Named for the only thing you need to play — a bunch of identical blank pieces of paper, index cards, or something similar — 1000 Blank White Cards is a game you design and play both before and during the game! You can also further refine the game in subsequent sessions.

As Wikipedia so aptly puts it:

A deck of cards consists of any number of cards, generally of a uniform size and of rigid enough paper stock that they may be reused. Some may bear artwork, writing or other game-relevant content created during past games, with a reasonable stock of cards that are blank at the start of gameplay.

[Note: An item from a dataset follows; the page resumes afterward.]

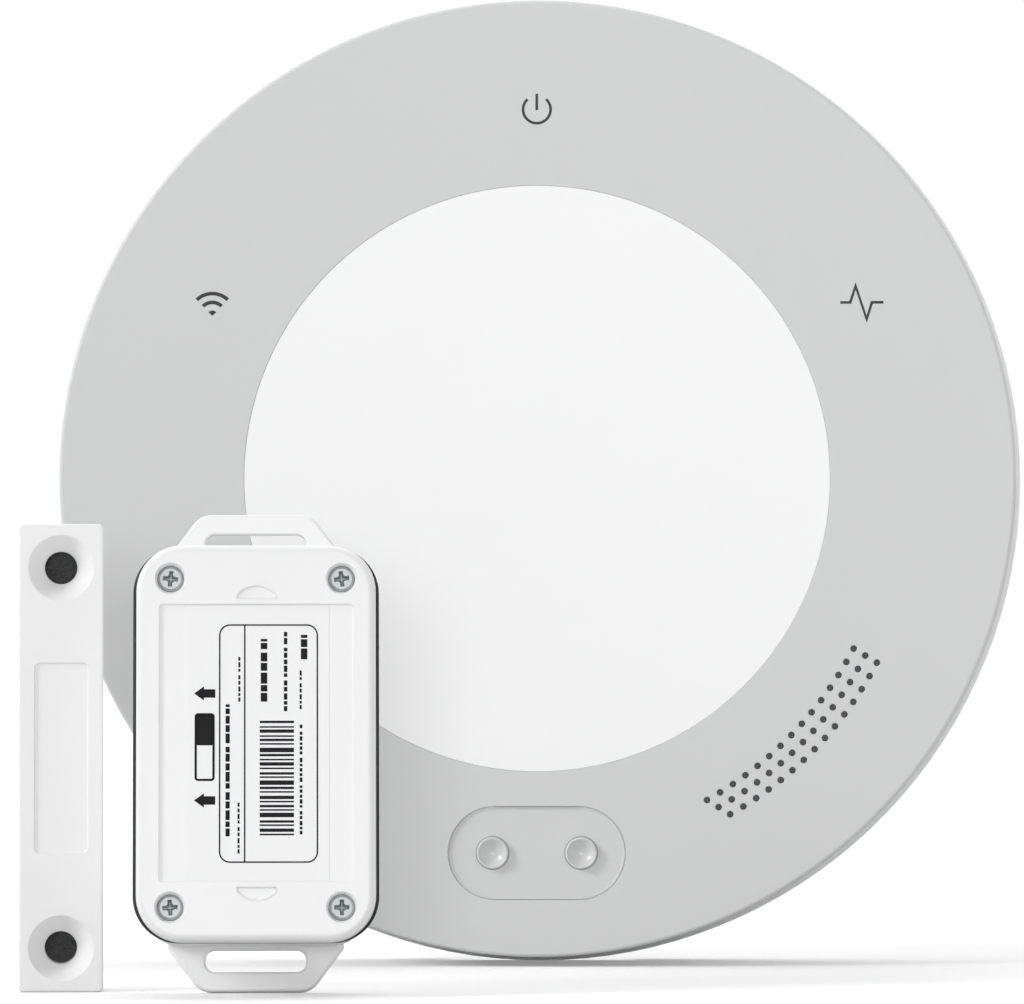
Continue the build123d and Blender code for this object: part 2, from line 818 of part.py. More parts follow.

Some time may be taken to create cards before gameplay commences, although card creation may be more dynamic if no advance preparation is made, and it is suggested that the game be simply sprung upon a group of players, who may or may not have any idea what they are being caught up in. If the game has been played before, all past cards can be used in gameplay unless the game specifies otherwise, but perhaps not until the game has allowed them into play.

Once your initial deck of cards is created, players draw a card from the deck and either play them, keep them, or add them to the active rules of the table so they affect everyone. In this way, gameplay is quite similar to another classic puzzle card game, Fluxx, especially with the ever-changing rules and malleable gameplay.

Not only has 1000 Blank White Cards appeared in GAMES Magazine, but it was also included in the 2001 revision of Hoyle’s Rules of Games.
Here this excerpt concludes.